Members of both races found common cause in a powerful labor movement that secured significant gains from local planters and the federal government. Organizing under the umbrella of, most notably, the Southern Tenant Farmers Union and the Congress of Industrial Organizations, they successfully "rejected the rising tenancy, expensive credit, and political dispossession that dogged rural southerners following the collapse of Populism in the late 1890s" (p. 4). During the Great Depression, they turned to petitions, political pressure, and strikes and protests to wring a series of important concessions from the Farm Security Administration, including loans, small grants, and funds for small cooperative associations and group homes on government land leased to poor families. This is no story of unchecked worker success, however. By the end of World War II, most Bootheelers were rapidly descending into the ranks of wage laborers, victims of the steady increase in agricultural mechanization and shifting federal policy favoring the elimination of tenant farming and sharecropping. [End Page 151]

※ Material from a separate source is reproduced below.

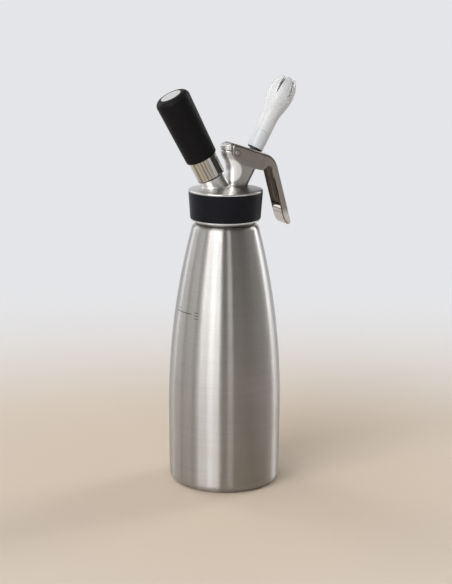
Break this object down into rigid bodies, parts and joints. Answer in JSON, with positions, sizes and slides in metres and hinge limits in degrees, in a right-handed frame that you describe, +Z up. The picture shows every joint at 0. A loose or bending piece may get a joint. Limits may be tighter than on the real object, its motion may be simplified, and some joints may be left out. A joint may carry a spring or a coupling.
{
  "type": "whipped cream dispenser",
  "caption": "Insulated steel bottle with a screw-on head, a squeeze lever over a sprung valve, a screwed tulip nozzle and a screwed holder for a gas charger.",
  "frame": {"origin": "centre of the bottle's base, on the surface it stands on", "axes": "+Z up along the bottle's axis, +X towards the lever and the nozzle, -X towards the charger holder; the part is symmetric about the XZ plane"},
  "size_m": [0.1243, 0.095, 0.344],
  "materials": {
    "brushed_steel": "brushed round the axis",
    "polished_steel": "polished",
    "cast_steel": "satin",
    "lever_steel": "satin",
    "chrome": "polished",
    "brass": "machined",
    "band_rubber": "satin",
    "grip_plastic": "soft touch",
    "soft_rubber": "matte",
    "collar_plastic": "satin",
    "tip_plastic": "satin"
  },
  "bodies": {
    "bottle": {"outer_shell": "brushed_steel", "inner_liner": "polished_steel", "neck_ring": "brushed_steel", "base_plate": "brushed_steel", "vacuum_seal": "brushed_steel"},
    "gasket": {"head_gasket": "soft_rubber"},
    "head": {"head_body": "cast_steel", "grip_band": "band_rubber", "lever_pin": "polished_steel", "valve_bush": "brass", "valve_seat": "brass", "check_valve": "soft_rubber", "piercing_insert": "brass", "piercing_pin": "polished_steel", "piercing_seal": "soft_rubber"},
    "lever": {"lever": "lever_steel"},
    "valve": {"valve_stem": "polished_steel", "valve_seal": "soft_rubber", "stem_o_ring": "soft_rubber", "stem_collar": "polished_steel", "valve_spring": "polished_steel"},
    "tip_washer": {"tip_washer": "soft_rubber"},
    "tip": {"nozzle_collar": "collar_plastic", "tulip_tip": "tip_plastic"},
    "charger": {"charger_bulb": "polished_steel", "charger_cap": "brass"},
    "holder": {"holder_sleeve": "chrome", "holder_grip": "grip_plastic", "end_disc": "chrome", "pressure_pad": "soft_rubber"}
  },
  "joints": [
    {"name": "head_lift", "type": "slide", "parent": "bottle", "child": "gasket", "axis": [0, 0, 1], "range_m": [0, 0.009]},
    {"name": "head_turn", "type": "hinge", "parent": "gasket", "child": "head", "pos_m": [0, 0, 0.236], "axis": [0, 0, 1], "range_deg": [0, 812]},
    {"name": "lever_pivot", "type": "hinge", "parent": "head", "child": "lever", "pos_m": [0.006, 0, 0.282], "axis": [0, 1, 0], "range_deg": [0, 10], "stiffness_Nm_per_rad": 1.5, "springref_deg": -20.05},
    {"name": "valve_stroke", "type": "slide", "parent": "head", "child": "valve", "axis": [0.4741, 0, 0.8805], "range_m": [-0.0031, 0], "deforming": ["valve_spring"]},
    {"name": "tip_lift", "type": "slide", "parent": "valve", "child": "tip_washer", "axis": [0.4741, 0, 0.8805], "range_m": [0, 0.007]},
    {"name": "tip_turn", "type": "hinge", "parent": "tip_washer", "child": "tip", "pos_m": [0.02845, 0, 0.28683], "axis": [0.4741, 0, 0.8805], "range_deg": [0, 1262]},
    {"name": "charger_lift", "type": "slide", "parent": "head", "child": "charger", "axis": [-0.4741, 0, 0.8805], "range_m": [0, 0.0075]},
    {"name": "holder_turn", "type": "hinge", "parent": "charger", "child": "holder", "pos_m": [-0.02845, 0, 0.29053], "axis": [-0.4741, 0, 0.8805], "range_deg": [0, 1082]}
  ],
  "couplings": [
    {"joint": "head_turn", "follows": "head_lift", "rad_per_m": 1570.8},
    {"joint": "valve_stroke", "follows": "lever_pivot", "m_per_rad": -0.01747},
    {"joint": "tip_turn", "follows": "tip_lift", "rad_per_m": 3141.6},
    {"joint": "holder_turn", "follows": "charger_lift", "rad_per_m": 2513.3}
  ]
}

What allowed black and whites to join together in Bootheel? They shared an "agrarian cosmology" that "drew upon an abiding sense of moral justice inspired by democratic religious fellowship and fired by rebellious revival" (p. 177). This cosmology promoted the "sacred right" of small producers to enjoy "independent livelihoods on the land that they worked" (p. 4). When racial strains threatened to split laborers, the Pentecostal-Holiness movement smoothed over tensions. Its birth in the 1890s swept through white and black communities, promising that God empowered the dispossessed through the gifts of the Holy Spirit to tackle any challenge on earth. It offered Bootheelers a common belief in God's redemptive power and abiding confidence in their battle to win access to land and basic civil liberties.

Roll successfully knits together labor and religious history to create a compelling account of labor organizing. His is a story little heard: black and whites joining forces and overcoming their differences by dint of shared struggle and faith. Most significantly, he offers a rural perspective on workers' ability to shape New Deal policies to fit their needs. Left lingering at the book's end, however, is the large question of the role of religion in promoting lasting social change. While the spiritual lives of laborers helped secure advances early in the movement, it was apparently of little use in halting the rise of wage labor. By 1950, "agrarian cosmology" was insufficient to win the day.

Still, Roll offers a new look at the intersection of race, religion, and labor that all historians should consider carefully.

John M. Giggie

John M. Giggie is an associate professor of history at the University of Alabama. He is author of Faith in the Market (2002) and After Redemption: The Transformation of African American Religion in the Delta during Jim Crow (2008).